• **Instruction**: Tally the lines that contain the string "this" and state that total without comment.

• **Material for the task**:
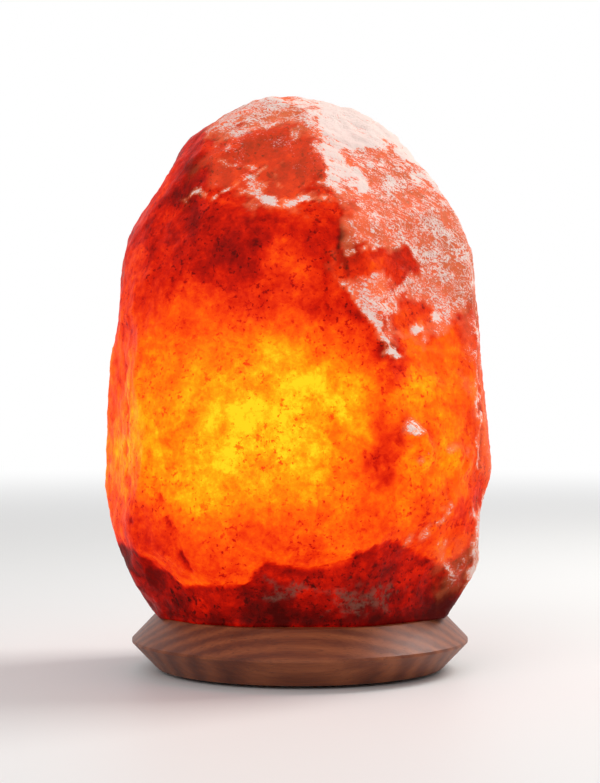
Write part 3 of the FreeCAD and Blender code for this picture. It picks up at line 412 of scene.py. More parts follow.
def neighbour_mean(mesh, values, rounds):
    """Averages values over the neighbours of each vertex, that many times."""
    edges = np.empty(len(mesh.edges) * 2, np.int64)
    mesh.edges.foreach_get("vertices", edges)
    a, b = edges.reshape(-1, 2).T
    count = len(mesh.vertices)
    degree = np.bincount(a, minlength=count) + np.bincount(b, minlength=count)
    for _ in range(rounds):
        total = np.zeros_like(values)
        for column in range(values.shape[1]):
            total[:, column] = np.bincount(a, values[b, column], count)
            total[:, column] += np.bincount(b, values[a, column], count)
        values = total / degree[:, None]
    return values


# ---------------------------------------------------------------------------
# The crystal's shape
# ---------------------------------------------------------------------------
# Places on the front are (x, height). Lengths are in millimetres where MM doesn't stand beside them. A
# break is struck square to the surface at its place and scooped like a sphere of the radius given.
FRONT_BREAKS = (
    # place, radius, depth
    ((50, 166), 900, 0.9),
    ((38, 206), 900, 0.9),
    ((20, 234), 300, 1.2),
    ((-12, 238), 200, 1.0),
    ((79, 132), 900, 0.8),
    ((-79, 92), 900, 0.8),
    ((-44, 212), 200, 0.8),
    ((-2, 150), 700, 0.5),
    ((-38, 128), 500, 0.5),
    ((20, 96), 600, 0.5),
    ((-30, 74), 500, 1.0),
    ((64, 52), 34, 1.4),
    ((72, 62), 40, 1.2),
    ((56, 40), 24, 1.8),
    ((40, 44), 60, 1.4),
    ((14, 42), 60, 1.2),
    ((-22, 40), 70, 1.2),
    ((-56, 44), 80, 1.4),
)
# Breaks on the other sides: bearing (from +X) and height of the place, radius, depth and frost.
ROUND_BREAKS = (
    ((20, 70), 400, 0.8, 0.45),
    ((32, 150), 700, 0.9, 0.60),
    ((60, 205), 400, 1.0, 0.62),
    ((75, 95), 600, 0.6, 0.10),
    ((105, 150), 500, 0.9, 0.55),
    ((112, 55), 300, 0.7, 0.20),
    ((140, 205), 400, 0.9, 0.60),
    ((150, 110), 600, 0.7, 0.10),
    ((184, 165), 500, 0.6, 0.20),
    ((0, 205), 400, 0.9, 0.60),
)
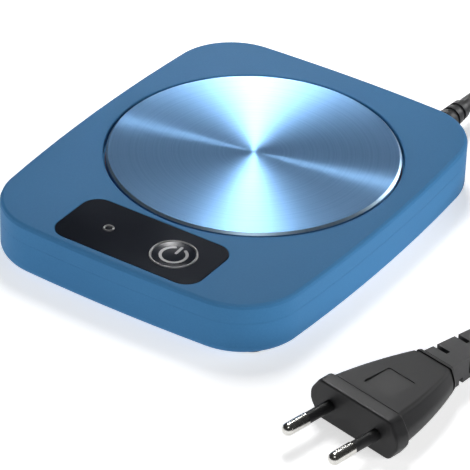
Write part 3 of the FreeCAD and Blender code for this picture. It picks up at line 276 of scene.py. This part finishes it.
cord_finish = moulded("cord_pvc", (0.012, 0.012, 0.013), (0.020, 0.020, 0.022), rough=(0.42, 0.55),
                      grain=700.0, share=0.3, bump=0.25)
cord_curve.materials.append(cord_finish)
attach(mains_cord, "housing")
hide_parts("power_cord", "cord_coil", "cord_tail")
dress(cord_finish, "lead_sheath", "strain_relief", "plug_strain_relief")


# Housing: a top shell and a bottom cover, moulded in ABS and sprayed with a soft-touch blue paint.
# The shell's rim is a narrow band of two facets with fine creases, and its lower edge leaves a
# parting line where it meets the cover. Four screws from below hold the two together.

BODY_WIDTH, BODY_LENGTH, CORNER_RADIUS = 111.5, 136.5, 21.6
FLANK_BOW, END_BOW, WALL = 590.0, 650.0, 2.2
PARTING, ROOF, TOP = 13.0, 17.1, 19.5
RIM_BAND, PARTING_EDGE, RECESS_EDGE, SEAT_EDGE = 1.2, 0.08, 0.45, 0.25
PLATE_Y, RECESS_RADIUS, LEDGE_RADIUS, LEDGE = 9.2, 47.9, 44.5, 16.5
COLLAR_WALL, COLLAR_FOOT = 1.8, 14.5
PANEL_Y, PANEL_WIDTH, PANEL_LENGTH, PANEL_CORNER = -52.7, 53.3, 24.3, 5.9
PANEL_SEAT, PANEL_GAP = 18.3, 0.1
CONTROL_X, CONTROL_Y, BORE_RADIUS, LENS_BORE = 12.1, -53.0, 6.85, 1.15
NEAR, CREASE, OVERCUT = 0.1, 20, 1.0


def arc(x, y, radius, start, stop, steps):
    """Points along an arc, without its last one."""
    angles = [start + (stop - start) * index / steps for index in range(steps)]
    return [(x + radius * math.cos(angle), y + radius * math.sin(angle)) for angle in angles]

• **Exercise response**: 2